Adikshith Ojha said:


> Isn't that how electromagnetic waves are created? Overlapping of varying electric and magnetic fields?


yes, if the fields are time varying...in practice, even in steady-state there will always be some small variations that will generate e-m radiation


----------



## RobynC (Jun 10, 2011)

So the effect is like a dynamo?


----------



## ae1905 (Jun 7, 2014)

a dynamo is designed to produce a current, your example isn't...but both have a conductor rotating around inside a magnetic field thereby inducing a current, so the "effect" is the same...the dynamo, however, also has a mechanical switch that rectifies the current to make it dc...your example has no such switch and the nature of the currents induced in the mercury depends on the flow of mercury


----------



## HAL (May 10, 2014)

I still think this whole premise is ridiculous, or at least poorly explained.


----------



## ae1905 (Jun 7, 2014)

RobynC said:


> So the effect is like a dynamo?





HAL said:


> I still think this whole premise is ridiculous, or at least poorly explained.


https://en.wikipedia.org/wiki/Dynamo_theory


----------



## HAL (May 10, 2014)

ae1905 said:


> https://en.wikipedia.org/wiki/Dynamo_theory


I don't see how a Van de Graaff generator, a poorly-described thing of circulating mercury on top, and a dynamo are related.

What's maintaining the circulation of this mercury? And regardless of whether it's circulating such that it can create its own magnetic field, how does the Van de Graaff generator contribute to this?


----------



## ae1905 (Jun 7, 2014)

HAL said:


> I don't see how a Van de Graaff generator, a poorly-described thing of circulating mercury on top, and a dynamo are related.
> 
> What's maintaining the circulation of this mercury? And regardless of whether it's circulating such that it can create its own magnetic field, how does the Van de Graaff generator contribute to this?


obviously, a pump is circulating the mercury--it's the only inference that makes sense...the generator is immersed in the mercury encased in the capsule...the rest I've already explained above

edit: I take it you're still in school and are accustomed to getting questions where all the details are spelled for you but irl you will find this isn't always (or even often) the case....so it is necessary to infer what is probably the case incl, when necessary, making reasonable assumptions


----------



## HAL (May 10, 2014)

ae1905 said:


> obviously, a pump is circulating the mercury--it's the only inference that makes sense...the generator is immersed in the mercury and encased in the capsule...the rest I've already explained above
> 
> edit: I take it you're still in school and are accustomed to getting questions where all the details are spelled for you but irl you will find this isn't always (or even often) the case....so it is necessary to infer what is the case incl, when necessary, making reasonable assumptions


LOL

No I'm halfway through a theoretical physics degree..!!!
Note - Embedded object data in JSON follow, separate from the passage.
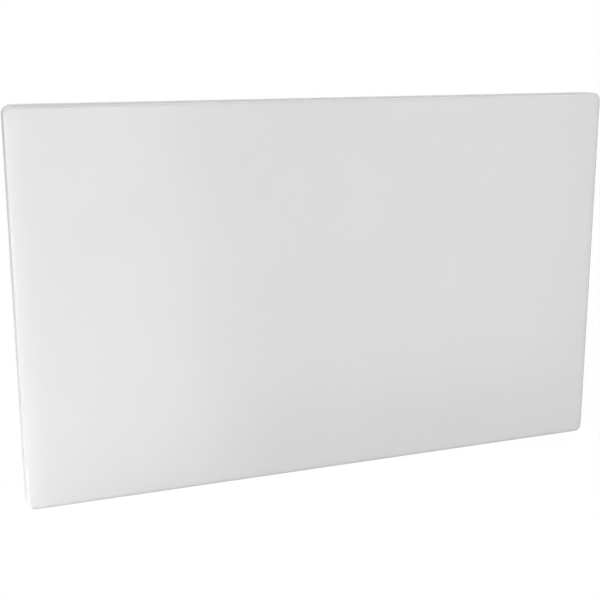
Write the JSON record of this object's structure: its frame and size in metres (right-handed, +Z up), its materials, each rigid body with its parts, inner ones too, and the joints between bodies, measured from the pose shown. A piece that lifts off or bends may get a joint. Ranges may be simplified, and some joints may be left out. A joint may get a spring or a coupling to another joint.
{
  "type": "cutting board",
  "caption": "Plain rectangular slab of thick white plastic for cutting food on, with small rounded corners and softly rounded edges, the same on both faces.",
  "frame": {"origin": "centre of the underside, the face the board rests on", "axes": "+X along the length, +Y across the width, +Z up out of the upper face, with the board lying flat for use. Turned 90 degrees about +X by the right-hand rule, it stands on its long edge."},
  "size_m": [0.53, 0.325, 0.02],
  "materials": {
    "white_polyethylene": "natural white high-density polyethylene, satin with a very fine pebble"
  },
  "bodies": {
    "root": {"board_slab": "white_polyethylene"}
  },
  "joints": []
}
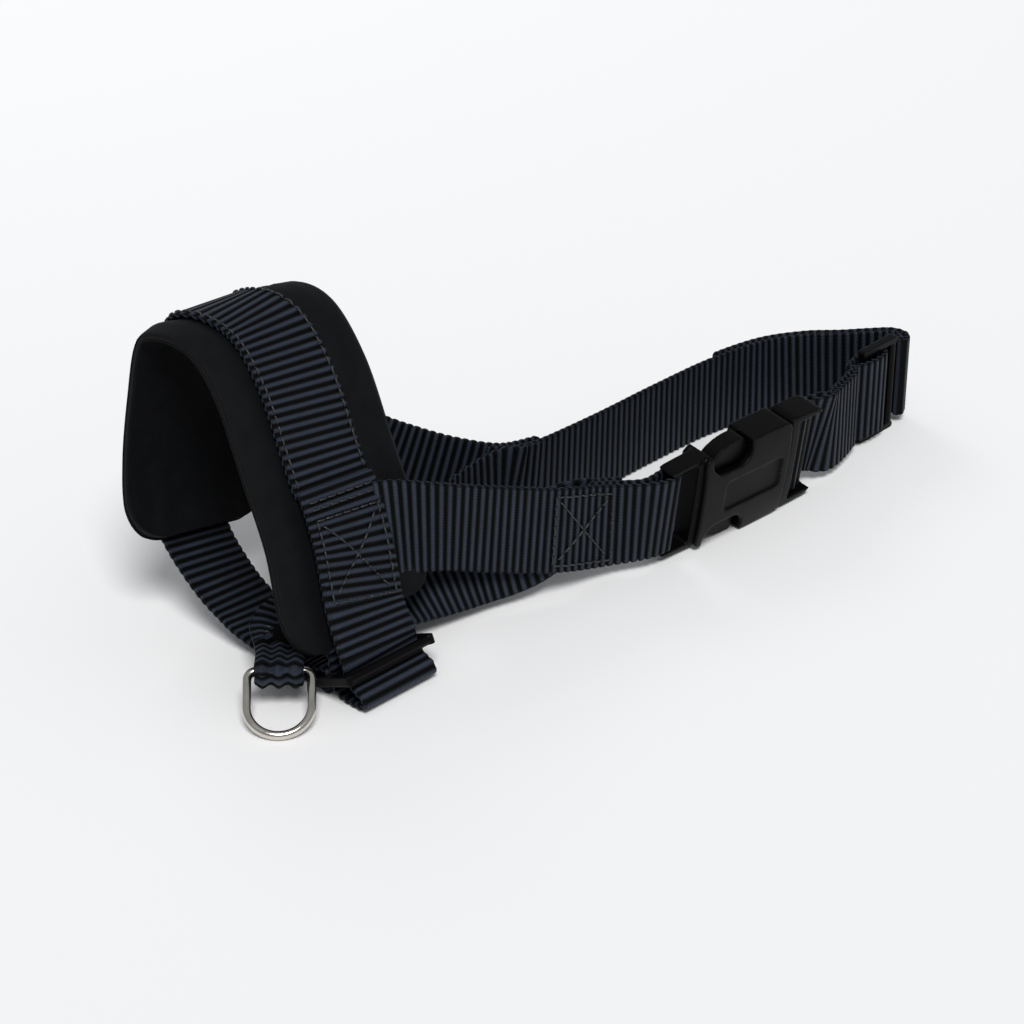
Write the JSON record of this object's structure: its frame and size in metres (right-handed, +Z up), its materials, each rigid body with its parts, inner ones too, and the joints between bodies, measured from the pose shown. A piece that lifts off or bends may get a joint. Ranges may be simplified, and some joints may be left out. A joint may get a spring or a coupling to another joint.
{
  "type": "head halter",
  "caption": "Padded nose loop of ribbed webbing with cheek, under-jaw and neck straps, two sliders, a side-release buckle and a lead ring, laid on a table",
  "frame": {"origin": "middle of the halter's bounding box, on the table it lies on", "axes": "+X from the nose loop towards the neck strap's turned end, +Y from the near side to the far side, +Z up"},
  "size_m": [0.2457, 0.1016, 0.0844],
  "materials": {
    "webbing": "ribbed black nylon webbing, matt with a faint sheen",
    "pad_jersey": "black nylon jersey bonded to foam",
    "pad_foam": "black closed-cell foam at the cut edge",
    "buckle_plastic": "moulded black acetal with a fine satin texture",
    "slider_plastic": "moulded black acetal, smooth",
    "nickel_ring": "bright nickel plate on steel wire",
    "thread": "black bonded polyester thread"
  },
  "bodies": {
    "root": {"pad_outer_face": "pad_jersey", "pad_foam": "pad_foam", "pad_lining": "pad_jersey", "nose_web": "webbing", "adjuster_tab": "webbing", "near_cheek_strap": "webbing", "far_cheek_strap": "webbing", "control_strap": "webbing", "neck_far_strap": "webbing", "neck_tail": "webbing", "buckle_socket": "buckle_plastic", "pad_front_stitch": "thread", "pad_rear_stitch": "thread", "seam_stitch": "thread", "tab_box_stitch": "thread", "near_junction_stitch": "thread", "far_junction_stitch": "thread", "far_tongue_stitch": "thread", "ring_tack": "thread"},
    "lead_ring": {"lead_ring": "nickel_ring"},
    "nose_slider": {"nose_slider": "slider_plastic"},
    "buckle_plug": {"buckle_plug": "buckle_plastic", "neck_near_strand": "webbing", "neck_turn": "webbing"},
    "neck_slider": {"neck_slider": "slider_plastic"},
    "prong_upper": {"prong_upper": "buckle_plastic"},
    "prong_lower": {"prong_lower": "buckle_plastic"}
  },
  "joints": [
    {"name": "ring_swing", "type": "hinge", "parent": "root", "child": "lead_ring", "pos_m": [-0.10805, -0.0209, 0.00972], "axis": [0.7314, -0.682, 0], "range_deg": [-90, 0]},
    {"name": "nose_slider_rock", "type": "hinge", "parent": "root", "child": "nose_slider", "pos_m": [-0.08455, -0.02968, 0.00629], "axis": [1, 0, 0], "range_deg": [-4, 4], "deforming": ["adjuster_tab", "nose_web"]},
    {"name": "buckle_release", "type": "slide", "parent": "root", "child": "buckle_plug", "axis": [0.9994, -0.0349, 0], "range_m": [0, 0.03], "deforming": ["neck_far_strap", "neck_tail", "neck_turn", "prong_upper", "prong_lower"]},
    {"name": "prong_upper_flex", "type": "hinge", "parent": "buckle_plug", "child": "prong_upper", "pos_m": [0.05337, -0.04453, 0.0263], "axis": [-0.0346, -0.9897, -0.1392], "range_deg": [0, 6], "stiffness_Nm_per_rad": 0.3},
    {"name": "prong_lower_flex", "type": "hinge", "parent": "buckle_plug", "child": "prong_lower", "pos_m": [0.05347, -0.04158, 0.00531], "axis": [0.0346, 0.9897, 0.1392], "range_deg": [0, 6], "stiffness_Nm_per_rad": 0.3},
    {"name": "neck_slider_slide", "type": "slide", "parent": "buckle_plug", "child": "neck_slider", "axis": [0.9994, 0.0349, 0], "range_m": [-0.012, 0.003], "deforming": ["neck_near_strand", "neck_tail", "neck_turn"]}
  ]
}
See, the way you just described it is totally different from how I was even remotely trying to imagine it, and I read and re-read quite a few of the posts on this thread to figure out what the whole idea was all about. At no point did I decide to place a generator inside a presumably donut-shaped capsule of mercury placed over a Van de Graaff generator (which I still can't figure out the purpose of?!).

It is still all utterly nonsensical to me. Then again RobynC tends to quite often come out with some rather funny questions on here, so I'll make allowances for the obscure and absurd nature of the whole premise.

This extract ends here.